At home with Paul Grogan:
Paul Grogan, 54, and his wife, Karen Sunnarborg, 53, have made no home improvements to the 1960s gray-shingled expanded ranch they've lived in for seven years.
''It's not our thing," says the Boston Foundation's president and CEO, once a special assistant to Mayor Kevin White and a business-community liaison in Ray Flynn's administration. ''It's always been way down on the priority list after spending time with family and demanding careers, and we've always tried to move into houses that don't need a lot of work."
Indeed, the home they share with sons Matt, 15, Connor, 11, and Timmy, 9, is well worn inside. Off-white rugs reveal the wear and tear of life; the dining room ceiling, painted like a cloud by former owners, screams for a touch-up; kitchen counters appear as chaotic as a Boston rotary at rush hour; and Sunnarborg, a city planning and housing consultant, shares her home office with the laundry and a large wine rack.
Adding to the pleasant disorder, the family's two furry Himalayan cats seem to appear and disappear in each room a visitor enters, like the Cheshire Cat in ''Alice-in-Wonderland."
The Grogans are mildly apologetic about their home's disarray and mention that their more special furnishings and artwork are in their Lakeville, Conn., home, in the foothills of the Berkshires. It is a 1952 farmhouse that they've added onto ''pretty considerably," says Grogan. When they lived in New York, they spent weekends there; now, Sunnarborg and the boys vacation there in August, with Grogan visiting when he can. Winters, they rent it out.

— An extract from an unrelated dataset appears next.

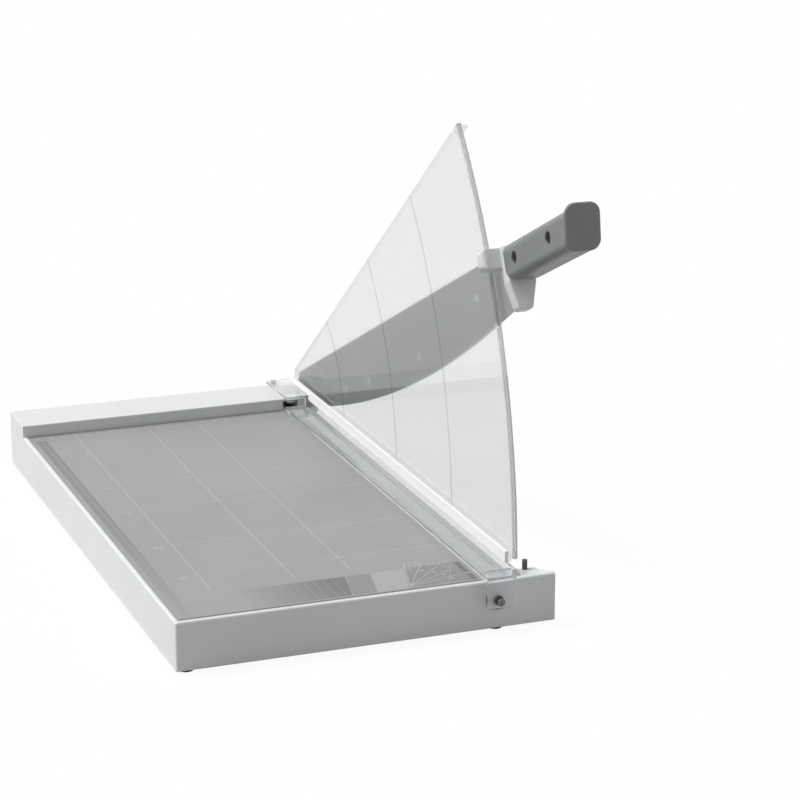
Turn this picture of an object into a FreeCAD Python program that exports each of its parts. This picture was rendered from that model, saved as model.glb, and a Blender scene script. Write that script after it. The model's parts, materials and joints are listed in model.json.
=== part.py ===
# Lever paper trimmer for A3 sheets, in millimetres.
# The frame: origin on the table under the middle of the whole outline, +X from the paper side towards
# the blade, +Y from the handle end towards the paper stop, +Z up.
# Everything is drawn about the centre of the housing's underside and moved to that frame at the end.
# The arm is drawn half raised.
import FreeCAD, Part
import math
import os

V = FreeCAD.Vector

# Housing, board and front panel
housing_width = 248.0
housing_depth = 499.2
housing_height = 35.5
housing_wall = 2.0
housing_top = 3.5
board_rim = 3.0
board_thickness = 1.5
board_recess = 0.5
cover_height = 3.5
cover_plate = 1.5
cover_rim = 4.0
ear_reach = 33.0
front_thickness = 3.5
front_skin = 1.2
front_tab_width = 14.0
front_tab_shares = (0.12, 0.4, 0.685)
front_corner = 1.6
top_round = 1.5
ear_depth = 16.5
ear_tip_depth = 3.5
ear_straight = 23.5
slot_wall = 2.5
slot_depth = 6.5
slot_side = 0.25
edge_soft = 0.6

# Paper stop rail
rail_depth = 46.1
rail_height = 9.4
rail_wall = 2.0
rail_window_left = 21.7
rail_window_sill = 0.8

# Blades
fixed_blade_thickness = 3.95
fixed_blade_height = 20.0
cut_gap = 0.05
blade_thickness = 4.0
blade_past_guard = 32.8
blade_top = 25.8
blade_belly = 31.6
blade_belly_share = 0.5604
blade_curve = 3.0024
blade_heel = 14.0
bevel_height = 6.0
bevel_depth = 3.2

# Pivot and swing
pivot_from_back = 34.2
pivot_rise = 3.0
arm_rest = 24.7
arm_closed = 2.2
shoulder_radius = 4.0
thread_radius = 3.0
bush_radius = 6.0
bolt_head_radius = 7.5
bolt_head_height = 4.5
thrust_washer_thickness = 0.5
thrust_washer_radius = 9.0
outer_washer_thickness = 1.5
outer_washer_radius = 8.5
disc_spring_thickness = 0.8
nut_radius = 4.0
nut_length = 6.0
block_length = 20.6
block_inset = 8.0
block_foot = 6.0
flange_length = 18.0
flange_drop = 1.5
flange_height = 24.0
flange_screw_shares = (0.29, 0.75)

# Arm casting
bar_thickness = 6.0
bar_setback = 9.0
rear_overhang = 14.5
rear_corner = 8.0
lobe_radius = 11.0
end_block_length = 10.0
end_block_left = 8.3
end_block_right = 2.2
end_block_bottom = 19.8
end_block_taper_left = 4.3
end_block_taper_right = 5.7
end_block_foot_round = 3.0
end_block_face_round = 1.2
pad_length = 22.0
pad_height = 14.0
pad_thickness = 4.5
lug_back = 11.0
lug_reach = 13.7
lug_length = 12.5
lug_bottom = 12.0
lug_corner = 3.5
tang_length = 96.0
tang_thickness = 8.0
tang_bottom = 4.0
tang_top = 22.0
blade_screw_shares = ((0.2161, -8.5), (0.3361, -12.5), (0.5802, -14.0), (0.8523, 5.0))

# Handle
handle_width = 24.0
handle_length = 112.0
handle_gap = 0.5
handle_rear_top = 26.1
handle_rear_bottom = -0.4
handle_neck_top = 25.7
handle_neck_bottom = -1.7
handle_end_top = 28.6
handle_end_bottom = -2.1
handle_corner = 6.5
handle_flare_length = 4.0
handle_end_flare = 0.9
handle_end_round = 1.2
handle_end_lean = 0.3
handle_heel_round = 10.0
handle_screw_places = (18.0, 80.0)
handle_screw_height = 13.4
handle_recess_radius = 4.5
handle_recess_depth = 3.5
handle_screw_head = 4.0
insert_radius = 3.4
insert_length = 5.5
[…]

In Jamaica Plain, the kitchen is the ''unofficial center of the house," Grogan says. He and his sons sit around the table and watch sports on the small television while Sunnarborg cooks, except when it comes to barbecuing. One recent summer night, Grogan grilled lamb chops on one of the home's small decks, which looks down a slope of land to their magical backyard. There, a canopy of well-established maple and pine trees, and one large leaning birch, shade the grass, where patches of dirt betray the hundreds of Wiffle ball games that have been played there.
Baseball is a major part of this family's life, with each son playing on at least one team. Particularly in spring, they all drive to, and watch, games at ''all the fields all over the city," says Grogan, adding, ''at those times, this family feels like a logistics operation."
Grogan and his sons keep one eye on televised sports year round. ''We're big on watching the Red Sox and Patriots," he says. Comfortable couches and a 40-inch television occupy a lower-level playroom, alongside weights and an exercise bike, which Grogan uses when he can't get to the gym. The room, lined with a bank of windows, looks out at the yard.
Grogan's favorite room is the master bathroom, where skylights brighten the ceiling and two large windows, including one in the shower, bring the backyard so close it feels like being in a treetop. ''It's a nice way to start your day," he says.
The master bedroom features a floor-to-ceiling corner window and a tiny terrace. There, Grogan likes to read the Sunday paper. He acknowledges he's ''a newspaper junkie," reading at least four papers a day. However, he avoids bringing work home.
''I put in a long day, then try to leave it," he says of his job running one of the city's largest charitable groups.
''You go to a lot of events," Connor pipes in. Grogan explains the nature of his work entails attending after-hours events, but he tries to limit it. Sunnarborg says she enjoys attending a few with him each year.
While Grogan heads downstairs to select the nightly bottle of wine, his wife mentions her husband's favorite band. ''He loves The Radiators. When he's in a really good mood, he blares rock 'n' roll really loud in the living room."
In addition to the living room's most elegant feature, a marble fireplace used often in winter, rock 'n' roll seems the perfect expression of the down-to-earth character of the home and its occupants.